With very little headroom for achieving egalitarian outcomes through spending, tax reform suddenly takes on great urgency. There are even a range of tax changes which would be both progressive and pro-growth. It sounds like a no-brainer for One Nation politics, especially better wealth taxation and reform of pension tax relief. But the public case needs to be made. With ‘no money left’ Labour must start to set out One Nation principles for how tax is to be raised as well as spent.
One Nation Politics
So One Nation means radical politics. It means a political programme that encompasses progressive tax reform, economic iconoclasm, a gradual reordering of spending allocations, public service reforms that are rooted in values not just results, and identity politics based on liberalism as well as community.
None of this is compatible with mushy trimming towards the cautious views of an imagined swing voter. Rather One Nation Labour needs to be a politics of conviction. The Labour Party has to set out why a radical but uniting version of social democracy is the only way to bring together the vast majority and reflect the perspective of every corner of Britain. With such conviction, leadership and purpose the party will win round many who are ambivalent about Labour today.

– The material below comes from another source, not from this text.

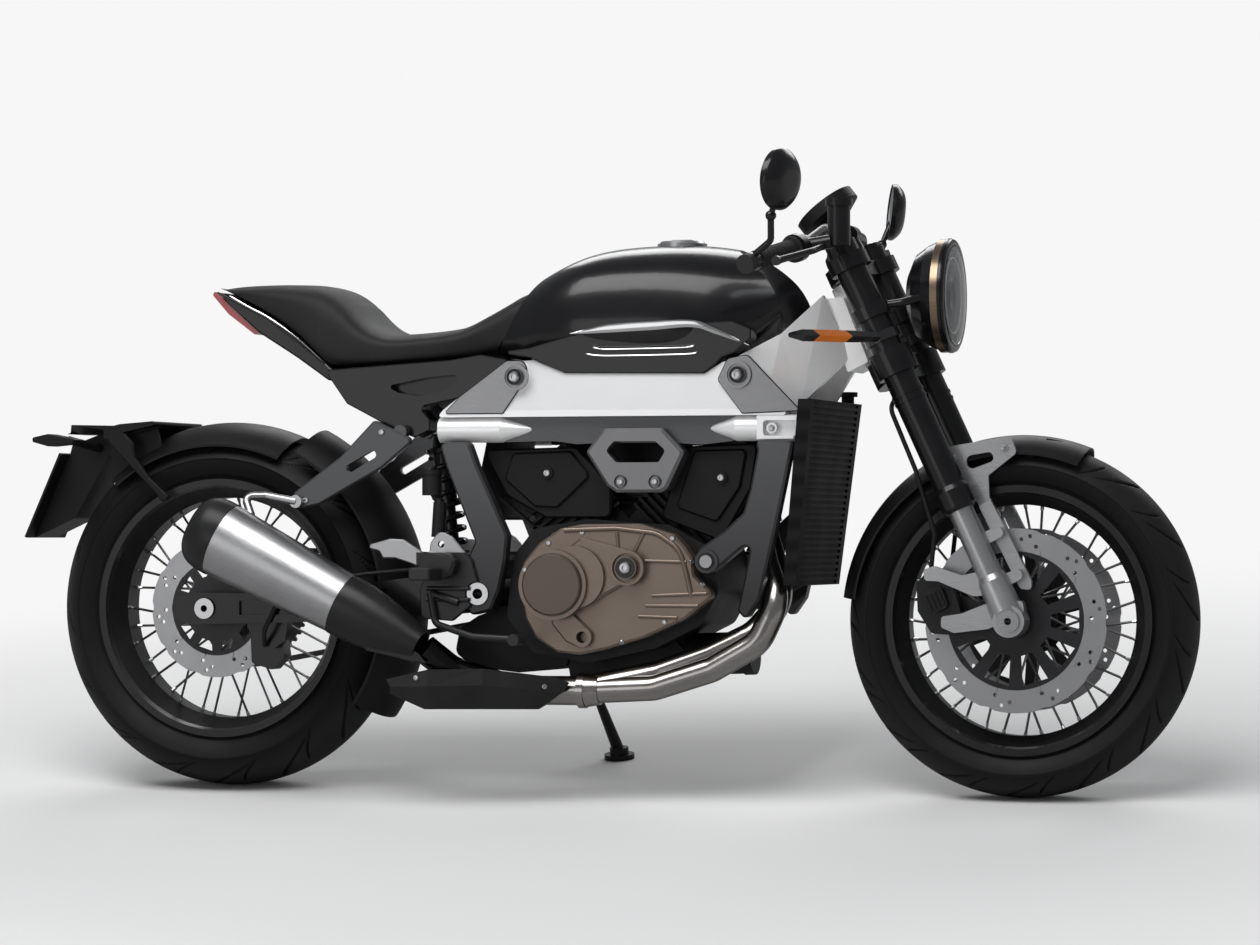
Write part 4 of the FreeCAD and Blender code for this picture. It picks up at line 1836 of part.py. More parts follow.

The point of One Nation Labour is not to dilute social democracy by stretching to the Right. For in our low-turnout, first-past-the-post democracy, it is possible to govern with the support of less than 30 per cent of adults. The votes Labour needs come from people on the Left of the political spectrum.
But a sectional victory will not buy the legitimacy and permission needed to implement radical change. People who will never vote Labour must still give their tacit consent so Labour can become a party of national leadership in the fashion of 1945 and 1997. Social democrats will only prevail over the status quo and the vested interests if the vast majority believe we reflect their interests too. One Nation is the route to a majoritarian politics of the Left.